ISC's net income for the full year 2017 was $110.82 million, i.e. $2.48 per diluted share, up 45.17% from the net income of $76.34 million, or $1.66 per diluted share, in 2016. Similarly, the non-GAAP net income for this year was $72.08 million, or $1.61 per diluted share, 4.82% higher than non-GAAP net income of $68.08 million, or $1.48 per diluted share, in the previous year.

Cash Matters

ISC had cash and cash equivalents of $256.70 million, as on November 30, 2017, compared to $263.73 million on November 30, 2016.

In the year 2017, ISC increased its dividend 4.9% to $0.43 per share and it intends to further increase the dividend in 2018 and beyond, by approximately 4-5% on annualized basis.

The Company's cash inflow from operating activities was $191.38 million for FY17 compared to $245.89 million in FY16. The Company repurchased 979,328 shares of ISC on the open market at a weighted average share price of $35.76 for a total of approximately $35.0 million in FY17. The Company had approximately $171.6 million remaining repurchase authority under the current $530.0 million Stock Purchase Plan, as on November 30, 2017.

Outlook

For full year 2018, ISC expects to generate revenues of $680.0 million to $695.0 million. The Company is anticipating an operating margin of 15.5% to 16.5% and a corporate tax rate of 26.0% to 27.0% compared to 38.4% in 2017. ISC is projecting diluted earnings per share for FY18 would be in the range of $1.90 to $2.10.

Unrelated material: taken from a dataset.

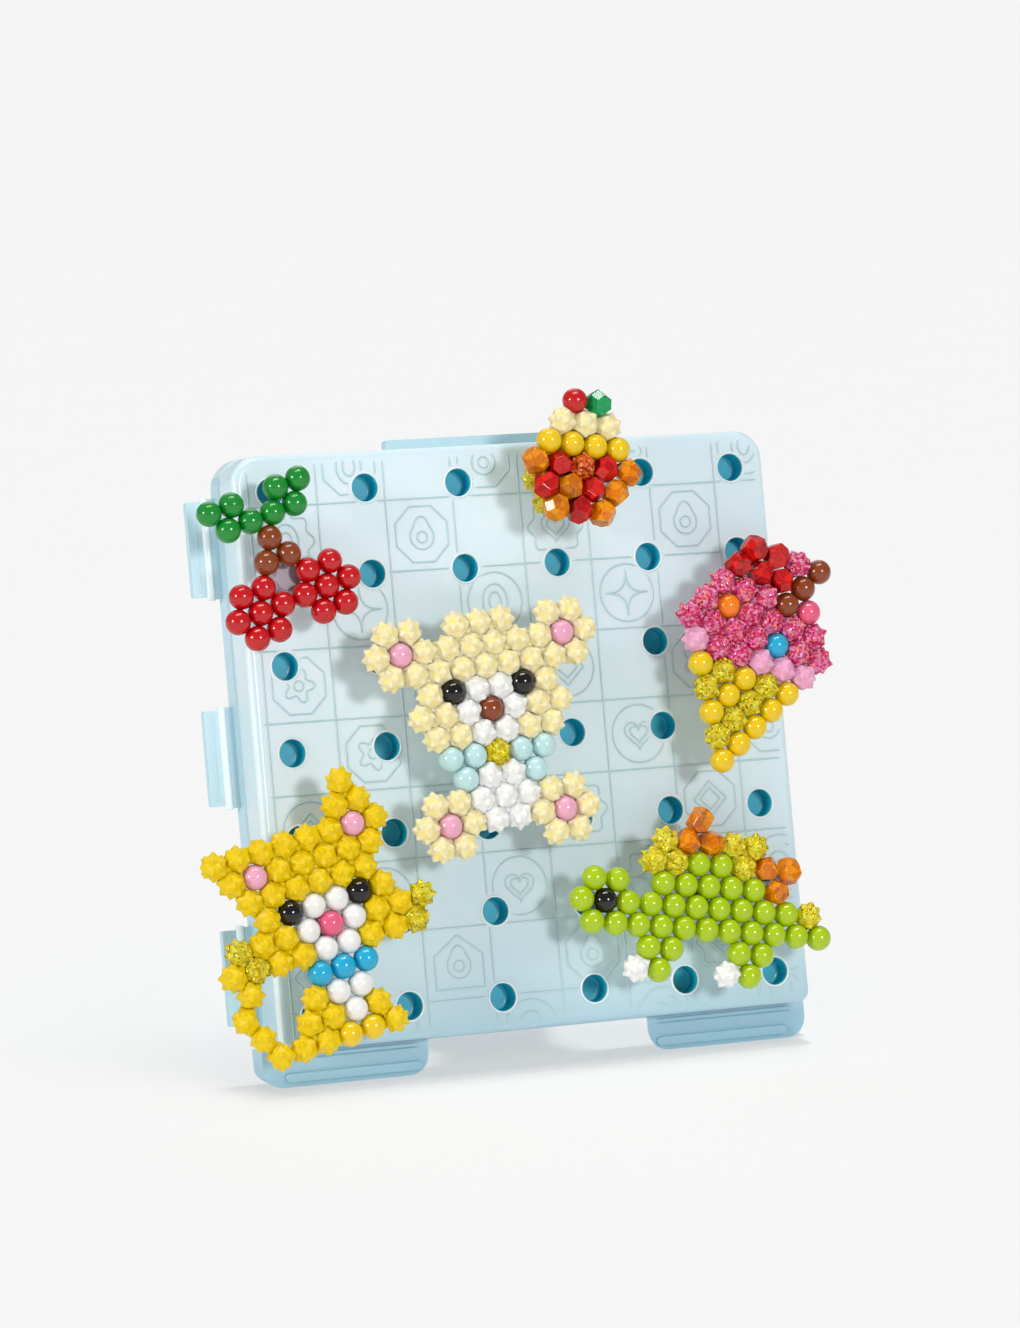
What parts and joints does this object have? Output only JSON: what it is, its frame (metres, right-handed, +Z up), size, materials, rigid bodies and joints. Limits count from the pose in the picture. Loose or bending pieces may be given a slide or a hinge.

ISC forecasts that the broadcast rights for NASCAR's top three racing series would increase by 3.6% to approximately $348.3 million in 2018. It also expects a 3.8% increase in NASCAR's Event Management Fees, 3% increase in general and administrative expenses as well as increment in ISM Raceway and Richmond expenses. The Company's guidance for EBITDA is estimated to be between $241.0 million and $252.0 million, which includes pre-tax cash distributions in the range of $26.0 million and $27.0 million from equity investments in the Hollywood Casino.

Stock Performance Snapshot

February 02, 2018 - At Friday's closing bell, International Speedway's stock declined 2.23%, ending the trading session at $46.10.

Volume traded for the day: 191.55 thousand shares, which was above the 3-month average volume of 115.05 thousand shares.

Stock performance in the last month – up 15.83%; previous three-month period – up 19.43%; past twelve-month period – up 26.30%; and year-to-date – up 15.68%

After last Friday's close, International Speedway's market cap was at $2.07 billion.

Price to Earnings (P/E) ratio was at 18.49.

The stock has a dividend yield of 0.93%.

The stock is part of the Services sector, categorized under the Sporting Activities industry.